I won’t speak for you, but I personally tend to imagine Jesus’ obedience came easy. He was fully God and fully man, right? I try to read these verses with an open heart, but I end up playing the God card in my skeptical mind. Of course He didn’t give into temptation, I think. He was God. How could He?
But whether or not I fully comprehend it, Hebrews 5 clearly tells us otherwise.
Jesus’ obedience came with tears. It came with desperate prayers and cries for relief. Although he was a son (God’s son!), he learned obedience through what he suffered (v8). It says so right there on the page.

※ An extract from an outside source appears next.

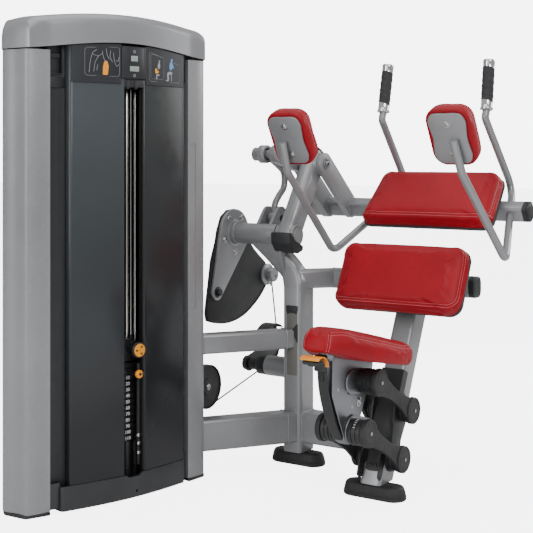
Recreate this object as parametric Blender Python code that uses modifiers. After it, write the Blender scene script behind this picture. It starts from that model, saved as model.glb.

Learning implies coming to know something that was not known before. It implies practice. It implies process. This was no Matrix situation; Jesus did not retrieve instant obedience simply by virtue of being God’s son and calling on the boundless power at His disposal. He forfeited that to be with us, to be one of us. “The Word became flesh and dwelt among us” (John 1:14).
You know the special bond you feel with someone who has walked the same road as you, experienced the same disappointment, suffered in the same way you’ve suffered? It can make you feel safe, at ease, willing to be open and vulnerable and just you because they get it. They’ve been there, too.
Sister, Jesus knows the battle you’re fighting. He doesn’t just know you’re fighting it; He knows it because He’s fought it, too. He fought it before you and for you. And HE is the very one who sits at the Throne of Grace, ready to receive you and me, just as we are.
You can come to Him as your full self today — not your half self, your filtered and edited self, not the cleaned up version you want the outside world to see. You may think you have to be someone else for them, but with Jesus you only have to be you.
Beautiful daughter of the Most High Priest, your tears are welcome at the Throne of Grace. Your questions and hopes and hurts are welcome before your King. It is not the throne of condemnation and He is not a merciless dictator. Jesus is your advocate, your Brother — and He sits ready to receive you even now. Go.